This week, pay attention to the quality of your conversations. In each significant interaction, notice: did the other person stay with what you said, or did they redirect to themselves? Did you stay with what they said, or did you redirect? Don't change anything — just observe. At the end of the day, ask yourself: "Did I have even one conversation today where I felt truly gotten — or where I truly got someone else?"
Week 2: Try.
Have one conversation this week where you share something real about how you're actually doing — not "Fine," not the short answer, not a redirect to the other person. Pick someone you trust enough to take a small risk with. Share one thing that's actually going on inside you. Notice what happens in your body when you do it. Notice what happens in the relationship.
Week 3: Stretch.
Identify one structured setting you could join — a group, a class, a volunteer team, a support group, a recovery meeting — and show up. Not next month. This week. If you've been thinking about it and not doing it, the stretch is in the showing up. And if it doesn't feel right the first time, commit to going back at least twice more before deciding.
Week 4: Go Deeper.
Find one person this week and stay on their side of the conversation for the entire interaction. Don't redirect to yourself. Don't offer advice. Don't relate their experience back to your own. Just listen, ask follow-up questions, and be present.

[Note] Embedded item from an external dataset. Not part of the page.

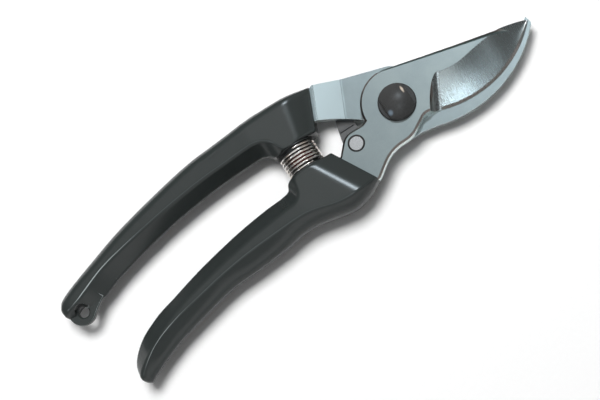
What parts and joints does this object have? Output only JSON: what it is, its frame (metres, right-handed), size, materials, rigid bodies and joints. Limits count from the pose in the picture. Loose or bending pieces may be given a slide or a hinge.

Notice what it does to the quality of the connection — and what it reveals about your own patterns.
Week 5: Receive.
When someone offers you care, attention, encouragement, or help this week — take it in. Don't deflect. Don't minimize. Don't say "Oh, it's nothing." Sit with it for a moment and let yourself actually feel it. If you notice a voice that says "they don't really mean it" or "I shouldn't need this," name it for what it is: a defense mechanism, not reality.
Scenario Cards
Scenario 1: The Full Calendar
Marcus has a demanding job and a packed schedule. He's good at what he does and gets recognized for it. When his partner asked when he last had a real conversation with a friend — not about work — he couldn't remember. He tells himself he'll make time for relationships "when things slow down." They never slow down. He's been feeling an emptiness he can't name, and he's started having trouble sleeping.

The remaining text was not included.